[WRITTEN INSTRUCTION]: Pick every line with "joints" from the material below.

— start of SUPPLIED RECORDS —

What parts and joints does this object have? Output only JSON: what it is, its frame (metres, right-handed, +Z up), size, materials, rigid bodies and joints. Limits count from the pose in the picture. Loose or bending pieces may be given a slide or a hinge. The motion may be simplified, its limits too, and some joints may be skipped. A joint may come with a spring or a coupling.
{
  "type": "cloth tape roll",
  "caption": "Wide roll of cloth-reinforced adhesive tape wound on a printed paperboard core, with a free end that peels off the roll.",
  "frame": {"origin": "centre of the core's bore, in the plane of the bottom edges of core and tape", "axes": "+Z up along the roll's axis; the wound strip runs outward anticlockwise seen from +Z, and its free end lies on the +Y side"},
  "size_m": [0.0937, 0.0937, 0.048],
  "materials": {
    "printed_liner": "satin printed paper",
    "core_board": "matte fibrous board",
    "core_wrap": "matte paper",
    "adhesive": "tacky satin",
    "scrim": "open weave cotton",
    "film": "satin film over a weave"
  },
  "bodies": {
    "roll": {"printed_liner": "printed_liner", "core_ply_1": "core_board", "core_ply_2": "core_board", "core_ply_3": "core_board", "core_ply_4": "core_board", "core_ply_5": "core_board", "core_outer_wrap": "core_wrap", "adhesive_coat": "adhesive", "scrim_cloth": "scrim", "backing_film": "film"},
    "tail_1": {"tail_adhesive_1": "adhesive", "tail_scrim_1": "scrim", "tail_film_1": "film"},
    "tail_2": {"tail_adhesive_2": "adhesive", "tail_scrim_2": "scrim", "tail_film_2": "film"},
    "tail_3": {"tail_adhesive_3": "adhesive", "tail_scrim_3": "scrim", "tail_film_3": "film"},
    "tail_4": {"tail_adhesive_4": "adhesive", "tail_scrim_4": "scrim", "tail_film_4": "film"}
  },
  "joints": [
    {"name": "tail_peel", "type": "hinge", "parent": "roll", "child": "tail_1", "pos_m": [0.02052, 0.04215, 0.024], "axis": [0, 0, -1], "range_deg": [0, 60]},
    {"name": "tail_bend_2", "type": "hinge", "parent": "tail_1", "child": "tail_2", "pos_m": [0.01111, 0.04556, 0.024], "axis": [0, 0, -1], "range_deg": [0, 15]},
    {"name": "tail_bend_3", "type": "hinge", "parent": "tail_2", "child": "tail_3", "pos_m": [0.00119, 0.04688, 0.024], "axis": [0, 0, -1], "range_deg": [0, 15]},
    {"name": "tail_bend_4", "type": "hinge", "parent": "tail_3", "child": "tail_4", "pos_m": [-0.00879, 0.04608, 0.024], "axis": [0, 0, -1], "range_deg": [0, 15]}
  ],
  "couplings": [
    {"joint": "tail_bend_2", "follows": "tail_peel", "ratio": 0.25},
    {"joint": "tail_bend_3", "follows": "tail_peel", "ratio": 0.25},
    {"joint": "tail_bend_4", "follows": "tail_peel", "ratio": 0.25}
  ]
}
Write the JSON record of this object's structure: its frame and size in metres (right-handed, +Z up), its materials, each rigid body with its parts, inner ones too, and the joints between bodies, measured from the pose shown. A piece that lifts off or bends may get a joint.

— end of SUPPLIED RECORDS —
— start of SUPPLIED RECORDS —

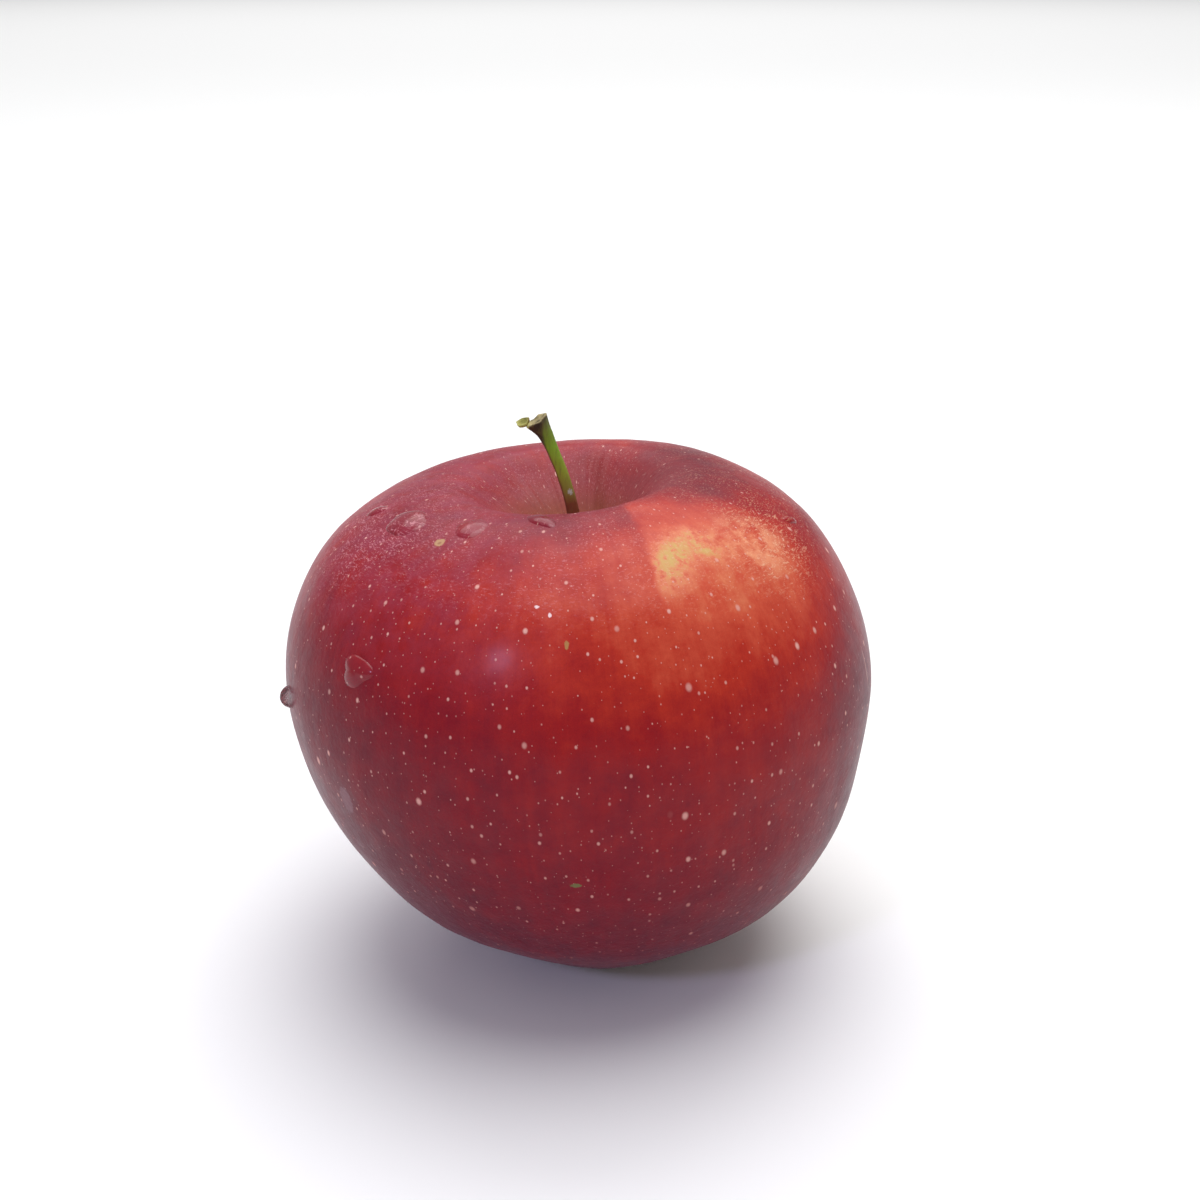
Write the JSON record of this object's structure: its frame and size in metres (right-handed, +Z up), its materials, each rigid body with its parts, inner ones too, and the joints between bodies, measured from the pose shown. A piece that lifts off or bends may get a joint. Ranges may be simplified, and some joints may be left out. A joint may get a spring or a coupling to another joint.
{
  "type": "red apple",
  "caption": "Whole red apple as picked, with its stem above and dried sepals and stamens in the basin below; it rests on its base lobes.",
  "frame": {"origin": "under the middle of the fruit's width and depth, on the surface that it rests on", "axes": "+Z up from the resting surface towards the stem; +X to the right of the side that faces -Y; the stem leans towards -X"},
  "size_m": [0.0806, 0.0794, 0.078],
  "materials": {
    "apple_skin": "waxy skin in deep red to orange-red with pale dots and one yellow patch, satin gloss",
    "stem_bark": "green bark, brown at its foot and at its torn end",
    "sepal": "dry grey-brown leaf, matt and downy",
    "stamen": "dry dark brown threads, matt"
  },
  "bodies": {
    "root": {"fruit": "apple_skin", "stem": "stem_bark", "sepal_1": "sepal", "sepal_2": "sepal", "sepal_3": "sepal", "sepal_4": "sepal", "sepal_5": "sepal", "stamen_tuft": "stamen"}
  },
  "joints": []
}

— end of SUPPLIED RECORDS —

[RESULT OF THIS EXERCISE]:
What parts and joints does this object have? Output only JSON: what it is, its frame (metres, right-handed, +Z up), size, materials, rigid bodies and joints. Limits count from the pose in the picture. Loose or bending pieces may be given a slide or a hinge. The motion may be simplified, its limits too, and some joints may be skipped. A joint may come with a spring or a coupling.
  "joints": [
Write the JSON record of this object's structure: its frame and size in metres (right-handed, +Z up), its materials, each rigid body with its parts, inner ones too, and the joints between bodies, measured from the pose shown. A piece that lifts off or bends may get a joint.
Write the JSON record of this object's structure: its frame and size in metres (right-handed, +Z up), its materials, each rigid body with its parts, inner ones too, and the joints between bodies, measured from the pose shown. A piece that lifts off or bends may get a joint. Ranges may be simplified, and some joints may be left out. A joint may get a spring or a coupling to another joint.
  "joints": []